At the front of the room, eight campers were sitting at a long table. They ranged in age from Merav’s eleven all the way up to fourteen. A lanky kid in Scouts-standard khaki, not that much older than the rest, was to ask each camper his or her own unique question.

Merav was first.

“How was Jethro related to Moses?”

Ha! One of those Moses wonder Merav had asked before. But I knew this one. And so did Merav. Jethro was Moses’ father-in-law.


Her fellow campers went wild. “Merav! Merav! Merav!” they chanted.

Merav sat quietly while the other campers answered their questions. All correct, too.

Question #2:

“Which of the following is true about King David?

A. He had blond hair;
B. He came to power after the previous king, Saul, died; or
C. He was a shepherd.

Well, everyone knows David was a red head not a blondini. And for sure he was a shepherd.. But what about the business about the king...David did come after Saul. But had Saul already passed away?

Merav gave her answer: C – he was a shepherd.

Right again.

Two girls had painted “Merav” in enormous Hebrew letters on a long banner and were now parading it just in front of the table while the chanting and cheering continued.

The campers answered their questions. One little boy missed his second question. And then another slipped up too.

Time for the third and final question. Another one about Saul and David.

“When the youth comes running to David to tell him that Saul and Jonathan had died, how did the youth know they were dead?”

This time, though, Merav was a tentative. Her answer was much more a whisper. “The boy killed Saul,” she said, then looked at the boy in charge.

Something about his face said to her that she had gotten this one wrong. She quickly changed her response. “Um...he was there when they died.”

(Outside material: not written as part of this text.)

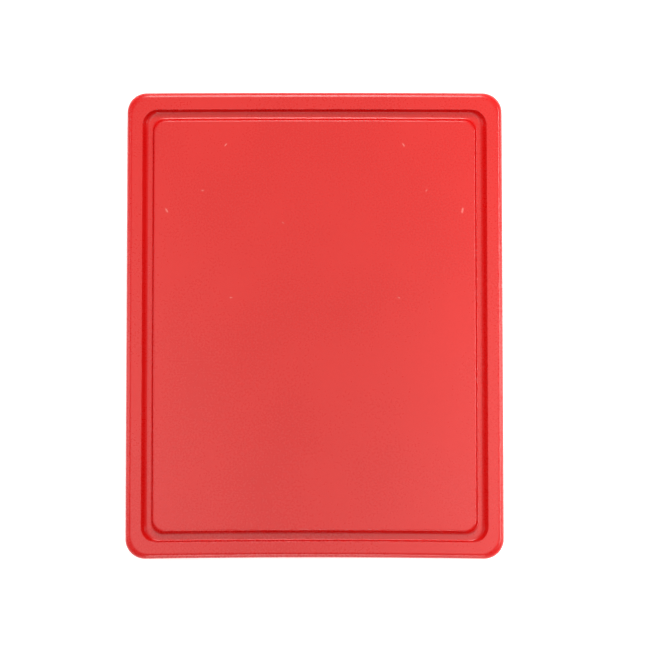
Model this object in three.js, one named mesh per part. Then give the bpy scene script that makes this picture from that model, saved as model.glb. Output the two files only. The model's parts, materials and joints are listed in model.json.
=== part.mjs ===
// A catering cutting board: one moulded slab of polyethylene with a juice groove round its top face.
//
// Millimetres, +Z up. X runs across the board and Y along it. The origin is the middle of the underside.
//
// The slab is a stack of rings, each a rounded rectangle. Two sections, one for the sides and one for the
// ends, say how far in from the outline each ring lies and how high. They run from the underside round the
// edge, over the rim, through the groove and up to the field that the food is cut on.

import * as THREE from 'three';

const { clamp, degToRad, lerp } = THREE.MathUtils;

// Driving dimensions
const length = 325;
const width = 262;
const thickness = 12;
const edgeRadius = 4.2;             // rounding of the outer edge, above and below
const nearEndBow = 0.9;             // the near end is drawn in by this much at its middle
const farEndBow = 0.35;             // the far end stands out by this much at its middle

// The groove. Each inset is from the outline to the top of a wall, before that wall is rounded.
const sideRim = 10.9;
const endRim = 11.8;
const sideField = 18.9;
const endField = 19.3;
const grooveDepth = 4;
const grooveShift = 0.45;           // the groove and the field lie this much nearer the near end
const outerCrest = 0.5;             // radius from the rim into the outer wall
const innerCrest = 1.4;             // radius from the inner wall onto the field

// The outer wall leans more along the sides than along the ends. A foot is the radius at a wall's bottom.
const sideOuterWall = { slope: degToRad(53), foot: 4.2 };
const endOuterWall = { slope: degToRad(78), foot: 1.4 };
const sideInnerWall = { slope: degToRad(82), foot: 1.2 };
const endInnerWall = { slope: degToRad(82), foot: 2.4 };

// Corner radii seen from above
const outlineCorner = 13.7;
const outerWallCorner = 11;
const fieldCorner = 8;

// Fineness of the facets. three.js makes two facets for each division of an arc.
const arcDivisions = 3;
const cornerSteps = 8;
const straightSteps = 6;

const plastic = new THREE.MeshStandardMaterial({ color: 0xdb2a22, roughness: 0.4, metalness: 0 });

const halfWidth = width / 2;
const halfLength = length / 2;
const grooveFloor = thickness - grooveDepth;
const quarterTurn = Math.PI / 2;

// How far a wall of this slope runs in plan, and how far its rounding of this radius reaches in plan.
const runOf = ({ slope }) => grooveDepth / Math.tan(slope);
const reachOf = (radius, { slope }) => radius * Math.tan(slope / 2);

// A section, as points whose x is the inset from the outline and whose y is the height.
function sectionPoints(rim, outerWall, field, innerWall) {
  const rimEnd = rim - reachOf(outerCrest, outerWall);
  const floorStart = rim + runOf(outerWall) + reachOf(outerWall.foot, outerWall);
  const floorEnd = field - runOf(innerWall) - reachOf(innerWall.foot, innerWall);
  const fieldStart = field + reachOf(innerCrest, innerWall);
  const down = quarterTurn - outerWall.slope;
  const up = innerWall.slope - quarterTurn;
  const underEdge = [edgeRadius, edgeRadius, edgeRadius];
  const topEdge = [edgeRadius, thickness - edgeRadius, edgeRadius];
  const outerFoot = [floorStart, grooveFloor + outerWall.foot, outerWall.foot];
  const innerFoot = [floorEnd, grooveFloor + innerWall.foot, innerWall.foot];
  const fieldEdge = [fieldStart, thickness - innerCrest, innerCrest];

  const section = new THREE.Path();
  section.absarc(...underEdge, -quarterTurn, -2 * quarterTurn, true);
  section.absarc(...topEdge, 2 * quarterTurn, quarterTurn, true);
  section.absarc(rimEnd, thickness - outerCrest, outerCrest, quarterTurn, down, true);
  section.absarc(...outerFoot, down - Math.PI, -quarterTurn);
  section.absarc(...innerFoot, -quarterTurn, up);
  section.absarc(...fieldEdge, up + Math.PI, quarterTurn, true);
  return section.getPoints(arcDivisions);
}

// The corners of the outline, of the groove's outer wall and of the field have radii of their own.
function cornerRadiusAt(inset) {
  const acrossRim = clamp(inset / sideRim, 0, 1);
  const acrossGroove = clamp((inset - sideRim) / (sideField - sideRim), 0, 1);
  return lerp(lerp(outlineCorner, outerWallCorner, acrossRim), fieldCorner, acrossGroove);
}

// The groove's shift along the board, which comes in over the rim.
function shiftAt(inset) {
  return -grooveShift * clamp((inset - edgeRadius) / (endRim - edgeRadius), 0, 1);
}

// Both ends bow the same way, the near end the more.
function bowAt(x, y) {
  const across = Math.min(Math.abs(x) / (halfWidth - outlineCorner), 1);
  const along = (y + halfLength) / length;
  return lerp(nearEndBow * (1 - across ** 2), -farEndBow * across ** 2, along);
}

// One ring, anticlockwise from the +X side: four rounded corners, each followed by a straight stretch.
// It passes through a point of the sides' section and a point of the ends' section.
function ringPoints(side, end) {
  const radius = cornerRadiusAt(side.x);
  const cornerX = halfWidth - side.x - radius;
  const cornerY = halfLength - end.x - radius;
  const signs = [[1, 1], [-1, 1], [-1, -1], [1, -1]];
  const cornerPoint = (corner, share) => {
    const [signX, signY] = signs[corner % signs.length];
    const angle = (corner + share) * quarterTurn;
    const height = lerp(side.y, end.y, corner % 2 === 0 ? share : 1 - share);
    const x = signX * cornerX + radius * Math.cos(angle);
    return new THREE.Vector3(x, signY * cornerY + radius * Math.sin(angle), height);
  };
  const ring = [];
  for (let corner = 0; corner < signs.length; corner += 1) {
    for (let step = 0; step <= cornerSteps; step += 1) {
      ring.push(cornerPoint(corner, step / cornerSteps));
    }
    const start = ring.at(-1);
    const next = cornerPoint(corner + 1, 0);
    for (let step = 1; step < straightSteps; step += 1) {
      ring.push(start.clone().lerp(next, step / straightSteps));
    }
  }
  ring.forEach((point) => { point.y += shiftAt(end.x) + bowAt(point.x, point.y); });
  return ring;
}

// Joins each ring to the next, and closes the first and the last with a fan round a middle point.
function slabFromRings(rings) {
  const count = rings[0].length;
  const points = rings.flat();
  const triangles = [];
  for (let ring = 0; ring + 1 < rings.length; ring += 1) {
    for (let step = 0; step < count; step += 1) {
      const here = ring * count + step;
      const beside = ring * count + (step + 1) % count;
      triangles.push(here, beside, beside + count);
      triangles.push(here, beside + count, here + count);
    }
  }
  const underside = points.push(new THREE.Vector3(0, 0, 0)) - 1;
  const field = points.push(new THREE.Vector3(0, 0, thickness)) - 1;
  const lastRing = (rings.length - 1) * count;
  for (let step = 0; step < count; step += 1) {
    const next = (step + 1) % count;
    triangles.push(underside, next, step);
    triangles.push(field, lastRing + step, lastRing + next);
  }
  const geometry = new THREE.BufferGeometry().setFromPoints(points);
  geometry.setIndex(triangles);
  geometry.computeVertexNormals();
  return geometry;
}

const sides = sectionPoints(sideRim, sideOuterWall, sideField, sideInnerWall);
const ends = sectionPoints(endRim, endOuterWall, endField, endInnerWall);
const rings = sides.map((side, index) => ringPoints(side, ends[index]));

const board = new THREE.Mesh(slabFromRings(rings), plastic);
board.name = 'board';

const cuttingBoard = new THREE.Group();
cuttingBoard.add(board);

export default cuttingBoard;
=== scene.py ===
import json
import math

import bpy
from mathutils import Euler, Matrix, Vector
from mathutils.geometry import delaunay_2d_cdt

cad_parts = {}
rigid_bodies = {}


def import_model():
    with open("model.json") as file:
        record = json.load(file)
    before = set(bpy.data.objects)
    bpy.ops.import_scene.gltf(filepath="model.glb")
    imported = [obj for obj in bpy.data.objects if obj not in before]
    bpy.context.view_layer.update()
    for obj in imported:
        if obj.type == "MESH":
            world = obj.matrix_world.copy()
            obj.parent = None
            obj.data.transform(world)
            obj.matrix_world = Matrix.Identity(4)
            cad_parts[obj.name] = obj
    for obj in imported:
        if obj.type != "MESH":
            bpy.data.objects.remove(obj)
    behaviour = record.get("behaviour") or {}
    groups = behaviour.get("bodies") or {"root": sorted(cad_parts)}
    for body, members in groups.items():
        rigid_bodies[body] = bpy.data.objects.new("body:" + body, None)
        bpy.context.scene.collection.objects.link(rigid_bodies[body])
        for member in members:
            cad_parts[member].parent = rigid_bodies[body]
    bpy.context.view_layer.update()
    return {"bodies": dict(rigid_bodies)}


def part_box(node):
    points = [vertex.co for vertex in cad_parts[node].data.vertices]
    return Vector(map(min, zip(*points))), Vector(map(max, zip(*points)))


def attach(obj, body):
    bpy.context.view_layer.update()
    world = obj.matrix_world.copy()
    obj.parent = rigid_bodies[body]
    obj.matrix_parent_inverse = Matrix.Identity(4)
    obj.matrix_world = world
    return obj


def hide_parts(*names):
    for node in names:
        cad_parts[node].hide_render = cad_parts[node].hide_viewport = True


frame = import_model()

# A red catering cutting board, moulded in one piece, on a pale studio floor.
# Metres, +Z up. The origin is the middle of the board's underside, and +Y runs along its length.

BODY = next(iter(frame["bodies"]))
MM = 0.001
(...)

This would prove to be her undoing. And she knew it. The color had already drained out of her face as the boy in charge informed her that her first answer had in fact been the right one. He was gracious, though. The second answer was technically correct.

“Half a point,” he said.

But it was too late. When the votes were tallied up, Merav was out. She left the stage, fighting back tears as she tried to slip unnoticed into a corner of the room, face to the wall.

The movement of her shoulders said it all.

But her fellow campers didn’t pick up on it, at least not immediately. They stormed her, bellowing enthusiastic congratulations, trying to high-five her.

Jody and I didn’t know whether to step in and comfort her, or maintain a safe distance. Jody made what I thought was an almost imperceptible move but Merav caught it and motioned her away. She knew the child’s secret creed: the second Mom comes close, you lose it.

Which is what she did on the way back home.

“We’re so proud of you, honey,” Jody said to her sobbing daughter.

“But I lost,” Merav whimpered.

“Lost? Are you kidding?” I said. “You were amazing.”

“None of your friends had the guts to do what you did,” Jody added.

“That’s true...” Merav said. “They didn't join because they were too afraid to lose.”

She reflected on this for a moment, then added: “But I did lose,” and buried her head in her hands.

“Says who?” I responded. “As far as we’re concerned, the important thing is got up there and you tried!”

“I did, didn’t I?” Merav said, brightening slightly.

“More than that, you took a risk. And you weren’t afraid."

“Yeah, I wasn’t really afraid when I was answering the questions!”

“And next year...”

Next year?” Merav looked shocked.

“Well, yeah, next year," I said. "Now you’ll know exactly what to expect.”

A slight grin settled over Merav. I don’t think there will be any question that Merav will step up the plate again. Because in the test of true courage, our eleven-year-old was already a big winner.

This week's story is dedicated to Jody's grandmother, Charlotte Fox, who passed away this week at the age of 91. She loved her great grand-daughter Merav and would have been very proud of her.